Work out how many lines of the listing hold "bodies", then state only that count.
•••
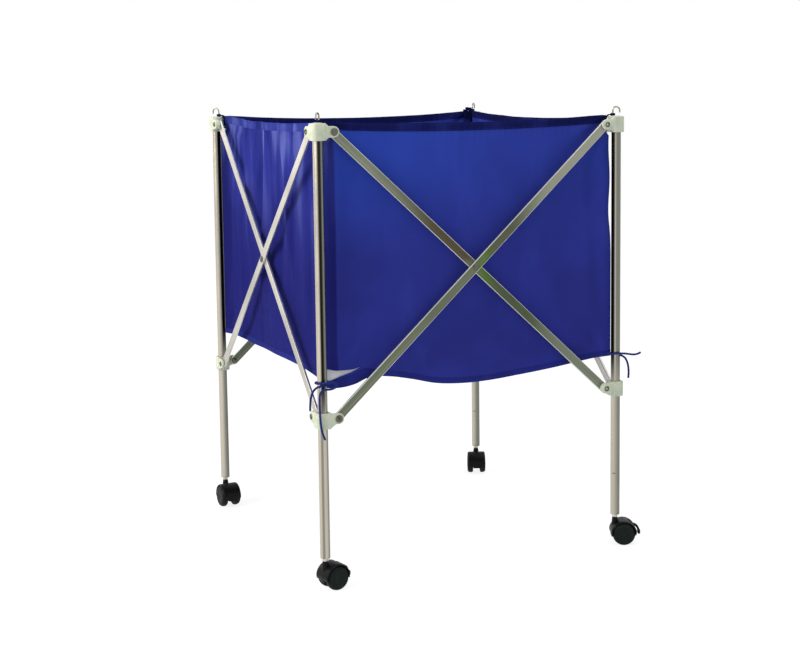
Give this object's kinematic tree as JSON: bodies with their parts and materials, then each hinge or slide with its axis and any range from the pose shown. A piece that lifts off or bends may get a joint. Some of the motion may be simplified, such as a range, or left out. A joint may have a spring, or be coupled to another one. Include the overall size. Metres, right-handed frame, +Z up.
{
  "type": "folding ball cart",
  "caption": "Folding ball cart: a hanging cloth bag in a square scissor-bar frame on swivel casters.",
  "frame": {"origin": "On the floor, at the middle of the space that the cart takes with its casters as they stand.", "axes": "+Z up, -Y towards the front face of the cart, +X to the right of a person who faces that side."},
  "size_m": [0.717, 0.6934, 0.9],
  "materials": {
    "anodised_tube": "satin anodised",
    "flat_bar": "satin",
    "bright_steel": "bright zinc plated",
    "white_nylon": "moulded, slightly translucent",
    "black_plastic": "moulded satin",
    "wheel_plastic": "moulded satin",
    "bag_cloth": "woven polyester",
    "tie_cord": "soft flat cord"
  },
  "bodies": {
    "front_left_leg": {"front_left_leg_tube": "anodised_tube", "front_left_top_bracket": "white_nylon", "front_left_bag_hook": "bright_steel", "front_left_caster_stem": "bright_steel", "bag_front_wall": "bag_cloth", "front_left_tie": "tie_cord"},
    "front_right_leg": {"front_right_leg_tube": "anodised_tube", "front_right_top_bracket": "white_nylon", "front_right_bag_hook": "bright_steel", "front_right_caster_stem": "bright_steel", "bag_right_wall": "bag_cloth", "front_right_tie": "tie_cord"},
    "back_right_leg": {"back_right_leg_tube": "anodised_tube", "back_right_top_bracket": "white_nylon", "back_right_bag_hook": "bright_steel", "back_right_caster_stem": "bright_steel", "bag_back_wall": "bag_cloth"},
    "back_left_leg": {"back_left_leg_tube": "anodised_tube", "back_left_top_bracket": "white_nylon", "back_left_bag_hook": "bright_steel", "back_left_caster_stem": "bright_steel", "bag_left_wall": "bag_cloth"},
    "front_inner_bar": {"front_inner_bar": "flat_bar", "front_centre_rivet": "bright_steel"},
    "front_outer_bar": {"front_outer_bar": "flat_bar"},
    "right_inner_bar": {"right_inner_bar": "flat_bar", "right_centre_rivet": "bright_steel"},
    "right_outer_bar": {"right_outer_bar": "flat_bar"},
    "back_inner_bar": {"back_inner_bar": "flat_bar", "back_centre_rivet": "bright_steel"},
    "back_outer_bar": {"back_outer_bar": "flat_bar"},
    "left_inner_bar": {"left_inner_bar": "flat_bar", "left_centre_rivet": "bright_steel"},
    "left_outer_bar": {"left_outer_bar": "flat_bar"},
    "front_left_slider": {"front_left_slider": "white_nylon"},
    "front_left_caster": {"front_left_caster_hood": "black_plastic", "front_left_axle": "bright_steel"},
    "front_left_wheel_right": {"front_left_wheel_right": "wheel_plastic"},
    "front_left_wheel_left": {"front_left_wheel_left": "wheel_plastic"},
    "front_right_slider": {"front_right_slider": "white_nylon"},
    "front_right_caster": {"front_right_caster_hood": "black_plastic", "front_right_axle": "bright_steel"},
    "front_right_wheel_right": {"front_right_wheel_right": "wheel_plastic"},
    "front_right_wheel_left": {"front_right_wheel_left": "wheel_plastic"},
    "back_right_slider": {"back_right_slider": "white_nylon"},
    "back_right_caster": {"back_right_caster_hood": "black_plastic", "back_right_axle": "bright_steel"},
    "back_right_wheel_right": {"back_right_wheel_right": "wheel_plastic"},
    "back_right_wheel_left": {"back_right_wheel_left": "wheel_plastic"},
    "back_left_slider": {"back_left_slider": "white_nylon"},
    "back_left_caster": {"back_left_caster_hood": "black_plastic", "back_left_axle": "bright_steel"},
    "back_left_wheel_right": {"back_left_wheel_right": "wheel_plastic"},
    "back_left_wheel_left": {"back_left_wheel_left": "wheel_plastic"},
    "front_left_brake_lever": {"front_left_brake_lever": "black_plastic"},
    "front_right_brake_lever": {"front_right_brake_lever": "black_plastic"},
    "bag_floor_front_half": {"bag_floor_front_half": "bag_cloth"},
    "bag_floor_back_half": {"bag_floor_back_half": "bag_cloth"}
  },
  "joints": [
    {"name": "fold", "type": "hinge", "parent": "front_left_leg", "child": "front_inner_bar", "pos_m": [-0.30595, -0.31022, 0.866], "axis": [0, 1, 0], "range_deg": [0, 37.8], "deforming": ["bag_front_wall", "bag_right_wall", "bag_back_wall", "bag_left_wall", "bag_floor_front_half", "bag_floor_back_half"]},
    {"name": "front_scissor", "type": "hinge", "parent": "front_inner_bar", "child": "front_outer_bar", "pos_m": [-0.01395, -0.31022, 0.598], "axis": [0, -1, 0], "range_deg": [0, 75.61]},
    {"name": "front_right_leg_fold", "type": "hinge", "parent": "front_outer_bar", "child": "front_right_leg", "pos_m": [0.27805, -0.31022, 0.866], "axis": [0, 1, 0], "range_deg": [0, 37.81]},
    {"name": "front_left_slider_fold", "type": "hinge", "parent": "front_outer_bar", "child": "front_left_slider", "pos_m": [-0.30595, -0.31022, 0.33], "axis": [0, 1, 0], "range_deg": [0, 37.81]},
    {"name": "front_right_slider_fold", "type": "hinge", "parent": "front_inner_bar", "child": "front_right_slider", "pos_m": [0.27805, -0.31022, 0.33], "axis": [0, -1, 0], "range_deg": [0, 37.81]},
    {"name": "left_outer_bar_fold", "type": "hinge", "parent": "front_left_leg", "child": "left_outer_bar", "pos_m": [-0.33395, -0.28222, 0.866], "axis": [-1, 0, 0], "range_deg": [0, 37.81]},
    {"name": "left_scissor", "type": "hinge", "parent": "left_outer_bar", "child": "left_inner_bar", "pos_m": [-0.33395, 0.00978, 0.598], "axis": [1, 0, 0], "range_deg": [0, 75.61]},
    {"name": "back_left_leg_fold", "type": "hinge", "parent": "left_inner_bar", "child": "back_left_leg", "pos_m": [-0.33395, 0.30178, 0.866], "axis": [-1, 0, 0], "range_deg": [0, 37.81]},
    {"name": "back_left_slider_fold", "type": "hinge", "parent": "left_outer_bar", "child": "back_left_slider", "pos_m": [-0.33395, 0.30178, 0.33], "axis": [1, 0, 0], "range_deg": [0, 37.81]},
    {"name": "right_inner_bar_fold", "type": "hinge", "parent": "front_right_leg", "child": "right_inner_bar", "pos_m": [0.30605, -0.28222, 0.866], "axis": [-1, 0, 0], "range_deg": [0, 37.81]},
    {"name": "right_scissor", "type": "hinge", "parent": "right_inner_bar", "child": "right_outer_bar", "pos_m": [0.30605, 0.00978, 0.598], "axis": [1, 0, 0], "range_deg": [0, 75.61]},
    {"name": "back_right_leg_fold", "type": "hinge", "parent": "right_outer_bar", "child": "back_right_leg", "pos_m": [0.30605, 0.30178, 0.866], "axis": [-1, 0, 0], "range_deg": [0, 37.81]},
    {"name": "back_right_slider_fold", "type": "hinge", "parent": "right_inner_bar", "child": "back_right_slider", "pos_m": [0.30605, 0.30178, 0.33], "axis": [1, 0, 0], "range_deg": [0, 37.81]},
    {"name": "back_inner_bar_fold", "type": "hinge", "parent": "back_right_leg", "child": "back_inner_bar", "pos_m": [0.27805, 0.32978, 0.866], "axis": [0, -1, 0], "range_deg": [0, 37.81]},
    {"name": "back_scissor", "type": "hinge", "parent": "back_inner_bar", "child": "back_outer_bar", "pos_m": [-0.01395, 0.32978, 0.598], "axis": [0, 1, 0], "range_deg": [0, 75.61]},
    {"name": "bag_floor_front_fold", "type": "hinge", "parent": "front_left_leg", "child": "bag_floor_front_half", "pos_m": [-0.01395, -0.29342, 0.398], "axis": [1, 0, 0], "range_deg": [0, 74.86]},
    {"name": "bag_floor_back_fold", "type": "hinge", "parent": "back_right_leg", "child": "bag_floor_back_half", "pos_m": [-0.01395, 0.31298, 0.398], "axis": [-1, 0, 0], "range_deg": [0, 74.86]},
    {"name": "front_left_swivel", "type": "hinge", "parent": "front_left_leg", "child": "front_left_caster", "pos_m": [-0.33395, -0.31022, 0.0235], "axis": [0, 0, 1], "continuous": true},
    {"name": "front_left_wheel_right_spin", "type": "hinge", "parent": "front_left_caster", "child": "front_left_wheel_right", "pos_m": [-0.31732, -0.30669, 0.0235], "axis": [-0.2079, 0.9781, 0], "continuous": true},
    {"name": "front_left_wheel_left_spin", "type": "hinge", "parent": "front_left_caster", "child": "front_left_wheel_left", "pos_m": [-0.31732, -0.30669, 0.0235], "axis": [-0.2079, 0.9781, 0], "continuous": true},
    {"name": "front_left_brake", "type": "hinge", "parent": "front_left_caster", "child": "front_left_brake_lever", "pos_m": [-0.30468, -0.304, 0.04005], "axis": [-0.2079, 0.9781, 0], "range_deg": [0, 6]},
    {"name": "front_right_swivel", "type": "hinge", "parent": "front_right_leg", "child": "front_right_caster", "pos_m": [0.30605, -0.31022, 0.0235], "axis": [0, 0, 1], "continuous": true},
    {"name": "front_right_wheel_right_spin", "type": "hinge", "parent": "front_right_caster", "child": "front_right_wheel_right", "pos_m": [0.32158, -0.31714, 0.0235], "axis": [0.4067, 0.9135, 0], "continuous": true},
    {"name": "front_right_wheel_left_spin", "type": "hinge", "parent": "front_right_caster", "child": "front_right_wheel_left", "pos_m": [0.32158, -0.31714, 0.0235], "axis": [0.4067, 0.9135, 0], "continuous": true},
    {"name": "front_right_brake", "type": "hinge", "parent": "front_right_caster", "child": "front_right_brake_lever", "pos_m": [0.33339, -0.32239, 0.04005], "axis": [0.4067, 0.9135, 0], "range_deg": [0, 6]},
    {"name": "back_right_swivel", "type": "hinge", "parent": "back_right_leg", "child": "back_right_caster", "pos_m": [0.30605, 0.32978, 0.0235], "axis": [0, 0, 1], "continuous": true},
    {"name": "back_right_wheel_right_spin", "type": "hinge", "parent": "back_right_caster", "child": "back_right_wheel_right", "pos_m": [0.29913, 0.31425, 0.0235], "axis": [0.9135, -0.4067, 0], "continuous": true},
    {"name": "back_right_wheel_left_spin", "type": "hinge", "parent": "back_right_caster", "child": "back_right_wheel_left", "pos_m": [0.29913, 0.31425, 0.0235], "axis": [0.9135, -0.4067, 0], "continuous": true},
    {"name": "back_left_swivel", "type": "hinge", "parent": "back_left_leg", "child": "back_left_caster", "pos_m": [-0.33395, 0.32978, 0.0235], "axis": [0, 0, 1], "continuous": true},
    {"name": "back_left_wheel_right_spin", "type": "hinge", "parent": "back_left_caster", "child": "back_left_wheel_right", "pos_m": [-0.33277, 0.31282, 0.0235], "axis": [0.9976, 0.0698, 0], "continuous": true},
    {"name": "back_left_wheel_left_spin", "type": "hinge", "parent": "back_left_caster", "child": "back_left_wheel_left", "pos_m": [-0.33277, 0.31282, 0.0235], "axis": [0.9976, 0.0698, 0], "continuous": true}
  ],
  "couplings": [
    {"joint": "front_scissor", "follows": "fold", "ratio": 2},
    {"joint": "front_right_leg_fold", "follows": "fold", "ratio": 1},
    {"joint": "front_left_slider_fold", "follows": "fold", "ratio": 1},
    {"joint": "front_right_slider_fold", "follows": "fold", "ratio": 1},
    {"joint": "left_outer_bar_fold", "follows": "fold", "ratio": 1},
    {"joint": "left_scissor", "follows": "fold", "ratio": 2},
    {"joint": "back_left_leg_fold", "follows": "fold", "ratio": 1},
    {"joint": "back_left_slider_fold", "follows": "fold", "ratio": 1},
    {"joint": "right_inner_bar_fold", "follows": "fold", "ratio": 1},
    {"joint": "right_scissor", "follows": "fold", "ratio": 2},
    {"joint": "back_right_leg_fold", "follows": "fold", "ratio": 1},
    {"joint": "back_right_slider_fold", "follows": "fold", "ratio": 1},
    {"joint": "back_inner_bar_fold", "follows": "fold", "ratio": 1},
    {"joint": "back_scissor", "follows": "fold", "ratio": 2},
    {"joint": "bag_floor_front_fold", "follows": "fold", "ratio": 1.98},
    {"joint": "bag_floor_back_fold", "follows": "fold", "ratio": 1.98}
  ]
}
•••
● **Answer below**
2